Wethouder Huijbrechts antwoordt hierop dat, als men een nieuwe keuken
koopt, men al deze apparatuur tegenkomt. Als men andere apparaten
daarbij gaat kopen of inpast levert dit altijd problemen op, men
zit met kieren of de apparaten staan scheef enz.
Daarnaast is de huur, die voor een ambtswoning betaald moet worden,
wettelijk vastgesteld en voor de huur die de burgemeester moet
betalen mag wel iets fatsoenlijks verwacht worden.
Het raadslid Looijen verklaart alleen gesproken te hebben over de
prijs en niet over de soorten apparaten. Hij is van mening dat de
familie van Erp zelf de kosten van deze voorzieningen moet betalen,
zoals te doen gebruikelijk bij de meeste huurwoningen.
Hij vraagt zich af waarom dit niet bij een ambtswoning kan worden
gedaan.
Hij voert hierbij tevens aan dat alle mogelijke voorziening aan
een ambtswoning niet doorberekend mogen worden in de huurprijs.
Dit kan wel een rechtmatige zaak zijn maar rechtvaardig is dit naar
zijn mening toch niet vooral als men ziet dat elke voorziening
aan een woninwetwoning direct een huurverhoging tot gevolg heeft.
Elke verhoging van het burgemeesterssalaris heeft ook een verhoging
tot gevolg maar dit neemt niet weg dat deze apparatuur door de
familie van Erp zelf bekostigd moet worden.

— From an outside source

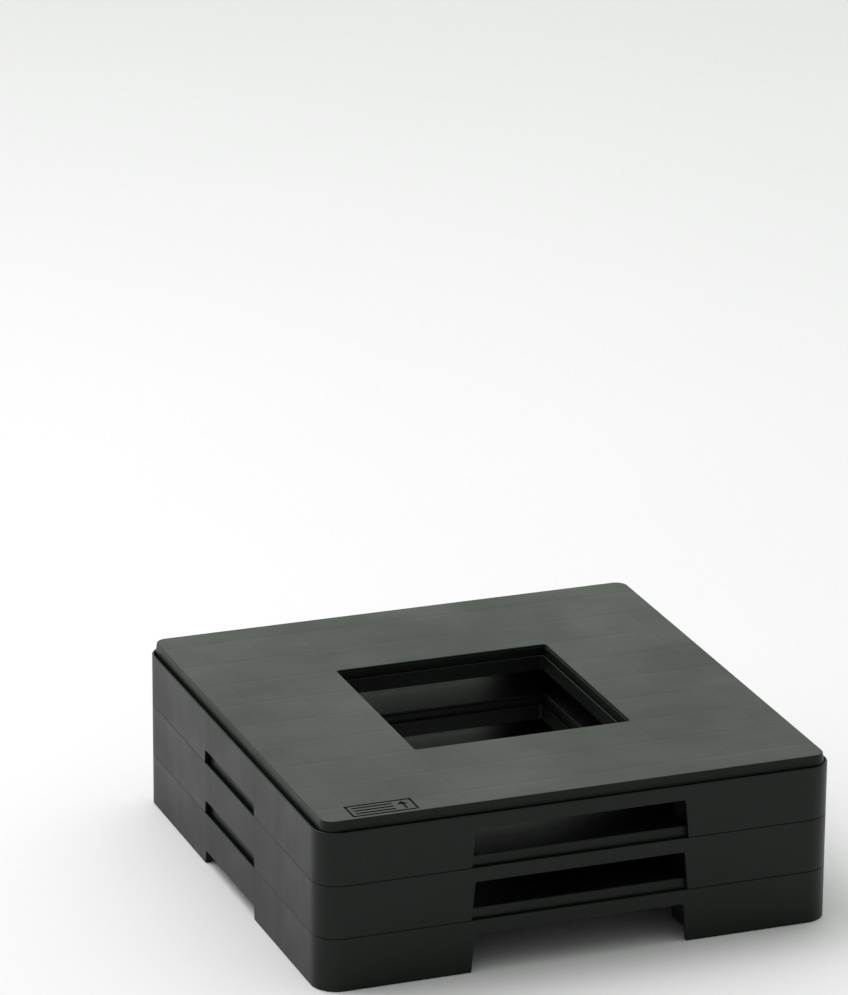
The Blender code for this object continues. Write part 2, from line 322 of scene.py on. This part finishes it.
def inner_section():
    """From the deck's edge at the hole, down the hole, and back up to under the deck."""
    web_underside = GROOVE_FLOOR - WEB_THICKNESS
    hole_wall = HOLE_HALF + DECK_WALL
    hole_rim = FLANGE_HALF + HOLE_RIM_WIDTH
    flange_back = FLANGE_HALF + FLANGE_WALL
    points = rounded_section([
        (hole_wall, HOLE_RADIUS + DECK_WALL, DECK_TOP, 0.0),
        (HOLE_HALF, HOLE_RADIUS, DECK_TOP, HOLE_EDGE),
        (HOLE_HALF, HOLE_RADIUS, GROOVE_FLOOR, HOLE_LEDGE_ROUND),
        (hole_rim, HOLE_RADIUS, GROOVE_FLOOR, HOLE_RIM_ROUND),
        (hole_rim, HOLE_RADIUS, SKIRT_TOP, HOLE_RIM_ROUND),
        (FLANGE_HALF, HOLE_RADIUS, SKIRT_TOP, FLANGE_TOP_ROUND),
        (FLANGE_HALF, HOLE_RADIUS, RIB_FLOOR, FLANGE_FOOT_ROUND),
        (flange_back, HOLE_RADIUS, RIB_FLOOR, FLANGE_BACK_ROUND),
        (flange_back, HOLE_RADIUS, web_underside, 0.0),
        (hole_wall, HOLE_RADIUS, web_underside, 0.0),
        (hole_wall, HOLE_RADIUS, DECK_TOP - DECK_THICKNESS, 0.0),
    ])
    return points[1:]


def quarter_turn(quarter, x, y):
    """A point of the plan, turned by a number of quarters about the middle."""
    for _ in range(quarter):
        x, y = -y, x
    return x, y


def square_loop(bm, point, lines):
    """Vertices round a square with rounded corners, its straight sides cut at the lines."""
    half, radius, z = point
    middle = half - radius
    plan = []
    for step in range(CORNER_STEPS + 1):
        angle = math.radians(90) * step / CORNER_STEPS
        plan.append((middle + radius * math.cos(angle), middle + radius * math.sin(angle)))
    limit = middle - CORNER_CLEARANCE
    plan += [(max(-limit, min(limit, line)), half) for line in reversed(lines)]
    return [bm.verts.new((*quarter_turn(quarter, x, y), z)) for quarter in range(4)
            for x, y in plan]


def fill_deck(bm, outer, inner, lines):
    """The deck between its outer loop and the hole's loop: a grid with a dip over each rib."""
    hole, hole_arc = HOLE_HALF + HOLE_EDGE, HOLE_HALF - HOLE_RADIUS
    edge = HALF - DECK_INSET - DECK_LEAN - DECK_EDGE
    edge_arc = HALF - DECK_INSET - DECK_RADIUS
    known = {}

    def key(x, y):
        return round(x / TOUCH), round(y / TOUCH)

    for vertex in outer + inner:
        known[key(*vertex.co.xy)] = vertex

    def place(x, y):
        if key(x, y) not in known:
            beside_hole = max(abs(x), abs(y)) < hole + TOUCH
            dip = 0.0 if beside_hole else SINK_DEPTH * max(sink(x), sink(y))
            known[key(x, y)] = bm.verts.new((x, y, DECK_TOP - dip))
        return known[key(x, y)]

    steps = [-edge, -edge_arc] + lines + [edge_arc, edge]
    for x0, x1 in zip(steps, steps[1:]):
        for y0, y1 in zip(steps, steps[1:]):
            near, far = sorted((abs(x0 + x1) / 2, abs(y0 + y1) / 2))
            if far > hole and near < edge_arc:
                bm.faces.new([place(x, y) for x, y in ((x0, y0), (x1, y0), (x1, y1), (x0, y1))])
    beside = [line for line in lines if hole_arc + TOUCH < line < hole - TOUCH]
    hole_corner = ([(line, hole) for line in beside] + [(hole, hole)]
                   + [(hole, line) for line in reversed(beside)])
    for loop, tip in ((outer, [(edge_arc, edge_arc)]), (inner, hole_corner)):
        per_side = len(loop) // 4
        for quarter in range(4):
            arc = loop[quarter * per_side:quarter * per_side + CORNER_STEPS + 1]
            bm.faces.new(arc + [place(*quarter_turn(quarter, x, y)) for x, y in tip])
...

De voorzitter merkt op dat de wethouder een voorstel verdedigt
ten behoeve van de ambtswoning der gemeente doch niet de woon
gelegenheid van de Heer van Erp.
De leden Looijen en Wiemes die ter plaatse zijn gaan kijken hebben
zelf kunnen constateren, dat het gasfornuis en de koelkast die nu
in de keuken staan, niet passen bij de nieuwe inrichting. Het
voorstel omvat een inrichting die één geheel vormt.

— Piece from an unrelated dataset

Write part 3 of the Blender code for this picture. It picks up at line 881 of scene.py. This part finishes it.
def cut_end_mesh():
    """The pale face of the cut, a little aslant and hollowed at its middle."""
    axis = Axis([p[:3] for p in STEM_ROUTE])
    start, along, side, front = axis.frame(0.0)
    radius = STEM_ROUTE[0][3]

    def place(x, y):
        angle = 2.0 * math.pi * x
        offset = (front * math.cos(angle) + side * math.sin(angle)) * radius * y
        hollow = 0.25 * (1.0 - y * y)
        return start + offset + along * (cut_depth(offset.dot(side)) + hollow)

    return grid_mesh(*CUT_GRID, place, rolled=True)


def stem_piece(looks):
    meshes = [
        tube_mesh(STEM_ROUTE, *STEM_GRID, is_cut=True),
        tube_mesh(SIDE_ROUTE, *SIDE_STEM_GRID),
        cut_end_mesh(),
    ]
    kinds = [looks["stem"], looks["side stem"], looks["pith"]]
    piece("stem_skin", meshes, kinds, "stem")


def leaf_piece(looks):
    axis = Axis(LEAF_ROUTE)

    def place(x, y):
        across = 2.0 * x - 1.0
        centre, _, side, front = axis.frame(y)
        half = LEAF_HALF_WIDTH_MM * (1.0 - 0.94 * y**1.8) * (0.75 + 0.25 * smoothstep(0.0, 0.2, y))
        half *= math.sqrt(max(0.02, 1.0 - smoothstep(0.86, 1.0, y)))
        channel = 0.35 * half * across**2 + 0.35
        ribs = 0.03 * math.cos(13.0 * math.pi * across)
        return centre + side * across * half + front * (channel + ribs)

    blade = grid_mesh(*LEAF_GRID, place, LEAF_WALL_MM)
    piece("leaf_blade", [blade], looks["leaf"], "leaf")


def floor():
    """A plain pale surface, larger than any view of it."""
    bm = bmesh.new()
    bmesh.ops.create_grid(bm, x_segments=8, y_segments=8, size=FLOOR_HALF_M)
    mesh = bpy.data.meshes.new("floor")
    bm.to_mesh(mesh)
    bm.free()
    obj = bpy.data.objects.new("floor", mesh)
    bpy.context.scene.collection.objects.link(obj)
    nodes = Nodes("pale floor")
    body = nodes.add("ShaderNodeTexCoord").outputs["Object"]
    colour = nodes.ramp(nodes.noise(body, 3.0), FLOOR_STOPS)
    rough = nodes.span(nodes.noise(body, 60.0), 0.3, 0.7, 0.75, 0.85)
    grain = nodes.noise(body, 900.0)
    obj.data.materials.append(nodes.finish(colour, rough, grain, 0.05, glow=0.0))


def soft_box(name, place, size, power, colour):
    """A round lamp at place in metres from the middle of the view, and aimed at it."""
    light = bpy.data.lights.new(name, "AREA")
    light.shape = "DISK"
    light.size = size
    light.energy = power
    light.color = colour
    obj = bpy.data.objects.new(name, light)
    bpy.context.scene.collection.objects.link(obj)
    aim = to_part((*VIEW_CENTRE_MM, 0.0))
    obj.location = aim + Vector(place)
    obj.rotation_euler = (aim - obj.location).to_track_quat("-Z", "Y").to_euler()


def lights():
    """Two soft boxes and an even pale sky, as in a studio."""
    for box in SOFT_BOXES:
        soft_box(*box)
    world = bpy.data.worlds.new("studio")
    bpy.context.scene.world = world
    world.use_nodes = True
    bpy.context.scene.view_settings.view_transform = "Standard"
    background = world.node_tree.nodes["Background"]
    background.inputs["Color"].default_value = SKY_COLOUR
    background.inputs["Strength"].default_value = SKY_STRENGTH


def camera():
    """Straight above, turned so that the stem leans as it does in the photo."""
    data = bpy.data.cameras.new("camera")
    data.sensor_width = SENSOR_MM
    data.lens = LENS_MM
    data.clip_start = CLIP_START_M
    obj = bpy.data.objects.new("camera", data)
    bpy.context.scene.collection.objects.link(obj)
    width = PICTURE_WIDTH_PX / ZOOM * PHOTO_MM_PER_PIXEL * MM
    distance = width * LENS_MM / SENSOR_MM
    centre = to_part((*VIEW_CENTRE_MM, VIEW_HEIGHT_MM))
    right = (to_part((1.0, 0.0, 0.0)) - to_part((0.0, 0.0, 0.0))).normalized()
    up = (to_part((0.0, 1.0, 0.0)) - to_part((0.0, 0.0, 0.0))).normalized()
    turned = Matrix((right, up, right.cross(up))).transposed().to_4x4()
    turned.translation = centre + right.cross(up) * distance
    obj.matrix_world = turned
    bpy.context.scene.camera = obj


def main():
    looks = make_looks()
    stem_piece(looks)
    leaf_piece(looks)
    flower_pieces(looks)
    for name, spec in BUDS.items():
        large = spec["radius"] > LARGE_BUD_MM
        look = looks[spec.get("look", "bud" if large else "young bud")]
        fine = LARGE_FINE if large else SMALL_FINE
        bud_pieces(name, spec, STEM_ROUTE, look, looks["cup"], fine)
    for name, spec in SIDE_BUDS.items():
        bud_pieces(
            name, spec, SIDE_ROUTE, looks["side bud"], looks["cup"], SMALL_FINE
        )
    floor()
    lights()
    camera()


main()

Het raadslid de Bruijn verklaart geen moeite te hebben met het
voorstel. Haar zijn mening is dit een van de nadelen van het
bezit van een ambtswoning. Een ambtswoning heeft een represen
tatieve taak waarvan de keuken een wezenlijk onderdeel uitmaakt.

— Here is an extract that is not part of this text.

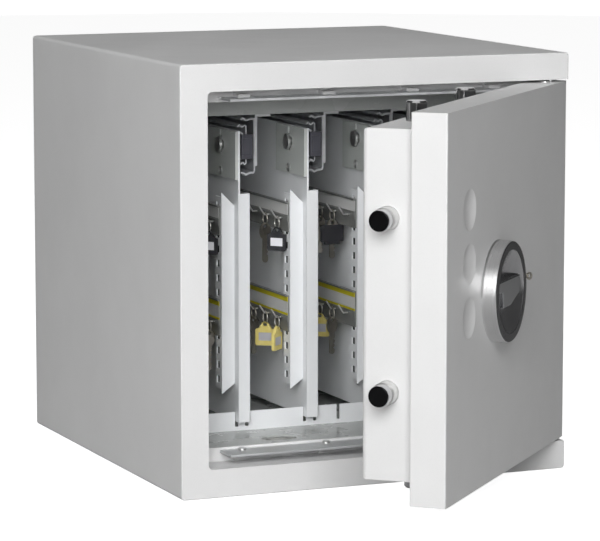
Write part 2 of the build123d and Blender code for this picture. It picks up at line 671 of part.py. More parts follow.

Wanneer men een ambtswoning optimaal wil benutten zijn dit de
consequenties
De Heer de Ru verklaart dat zijn fractie minder moeite heeft
met het voorstel. Hij acht de herinrichting noodzakelijk en gaat
met het voorstel akkoord.
Het raadslid A. Buijs verklaart dat zijn fractie eveneens akkoord
gaat met het voorstel.
Onder de aantekening dat de leden Looijen en Wiemes tegen het
voorstel zijn daar het indienen van een amendement bij voorbaat
wordt weggestemd wordt overeenkomstig het voorstel besloten.
Voorstel tot vaststelling van de 20e begrotingswijziging 1979
Krediet opschilderen gemeentehuis):
Nadat wethouder Huijbrechts een korte toelichting heeft gegeven
op het voorstel tot beschikbaarstelling van een krediet ad
16.100,vraagt het raadslid A. Buijs of het schilderwerk
wordt gecontroleerd. Wethouder Huijbrechts antwoordt hierop dat
de V.V.O. het toezicht zal houden tijdens de schilderwerkzaamheden.
De vraag van het raadslid Looijen of in het krediet een bedrag is
opgenomen voor binnenschilderwerk en zo ja of dit ook door Rekkers
zal worden uitgevoerd, wordt door wethouder Huijbrechts bevestigd.
Aangezien niemand meer het woord verlangt of stemming wordt over
eenkomstig het voorstel van burgemeester en wethouders besloten.